REAÇÃO Diante dos ataques, Giovanna Ewbank reagiu com vigor e deu um tapa na mulher. Bruno Gagliasso tratou de chamar a polícia.Abaixo, Maria Adélia é encaminhada à delegacia por desacato a autoridade, mas foi solta. O Ministério Público português investiga o caso (Crédito:Divulgação)

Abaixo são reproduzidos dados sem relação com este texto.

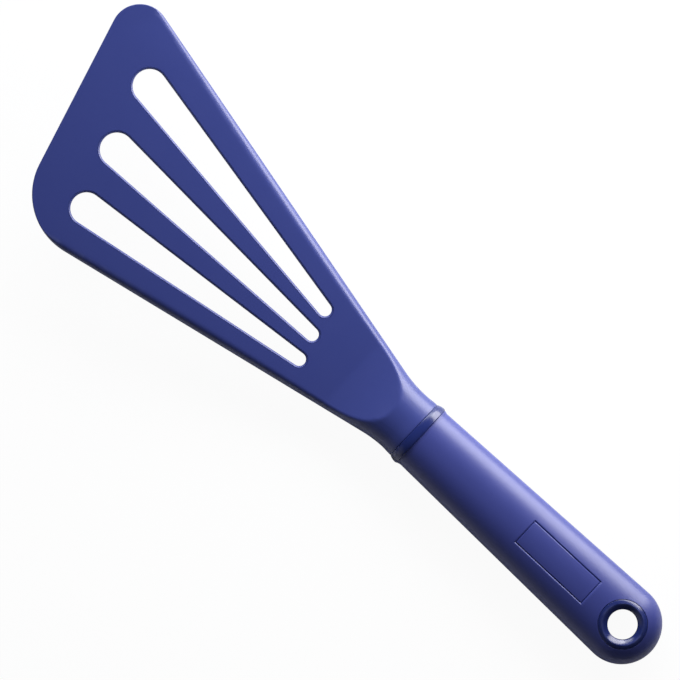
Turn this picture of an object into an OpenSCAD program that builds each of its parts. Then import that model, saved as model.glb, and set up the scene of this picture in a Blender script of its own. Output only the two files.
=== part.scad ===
// Slotted spatula: a thin fan-shaped blade with three slots, on an oval grip with a hanging eye.
// All sizes are millimetres. The grip lies along X, the blade points to +X, and up is +Z.
// Every piece is drawn with the eye's centre at the origin and the grip's middle line at height 0.
// The placed() module then moves it, so that the outline is centred over a table at height 0.

/* [Grip] */
// Length of the grip from its rear end to the collar
grip_l = 118.2; // [100:0.1:150]
// Width of the grip where its rounded end starts
grip_rear_w = 30.7; // [28:0.1:38]
// Width of the grip at the collar
grip_front_w = 25.7; // [24:0.1:34]
// Thickness of the grip where its rounded end starts
grip_rear_t = 17.7; // [17:0.1:18]
// Thickness of the grip at the collar
grip_front_t = 17.5; // [17:0.1:18]
// Fullness of the oval section, where 2 is an ellipse
grip_power = 2.2; // [2:0.05:2.6]
// Wall of the satin sleeve over the core
sleeve_wall = 2.5; // [1.8:0.1:3.2]
// Rise of the sleeve's front edge where it meets the collar
sleeve_flare = 0.4; // [0:0.05:0.6]
// Length over which the front edge rises
sleeve_flare_l = 1.5; // [0.8:0.1:3]

/* [Hanging eye] */
// Distance from the eye's centre to the rear end of the grip
eye_setback = 14.8; // [13.5:0.1:20]
// Radius of the clear hole
eye_bore_r = 5.7; // [4:0.05:6]
// Outer radius of the eye's lip
eye_lip_r = 9.3; // [8.6:0.05:10.5]
// Radius at which the lip is highest
eye_crest_r = 7.9; // [7.2:0.05:8.2]
// Height of the lip above the grip around it
eye_proud = 0.4; // [0.2:0.05:0.5]
// Depth over which the lip rounds into the hole
eye_funnel = 2.6; // [1.5:0.1:3]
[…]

O problema do racismo e da xenofobia é grave em Portugal. Entre 2017 e 2020, manifestações de aversão a brasileiros subiram mais de cinco vezes, saltando de 18 para 96, segundo a Comissão para a Igualdade e contra a Discriminação Racial (CICDR). Isso representa um aumento de 433%. No final de julho, a brasileira Barbara Thomaz e duas amigas foram vítimas de xenofobia de um motorista da Uber em Lisboa. Elas saíam de um jantar e, quando o motorista se deparou com as três mulheres, passou a agir de forma violenta, inclusive dirigindo em alta velocidade, colocando em risco a vida delas. Em relatos nas redes sociais, Bárbara ressaltou que ela e as amigas estavam consternadas com o ocorrido, uma vez que a segurança delas, a nacionalidade e o gênero foram atacados de forma gratuita. Como diz o presidente Rebelo de Sousa, “há, infelizmente, setores racistas e xenófobos entre nós, mas não se pode, nem deve generalizar, pois o comportamento da sociedade portuguesa é, em regra, respeitador dos direitos fundamentais e da dignidade da pessoa humana”. É hora, porém, de diminuir a voz desses setores desviantes.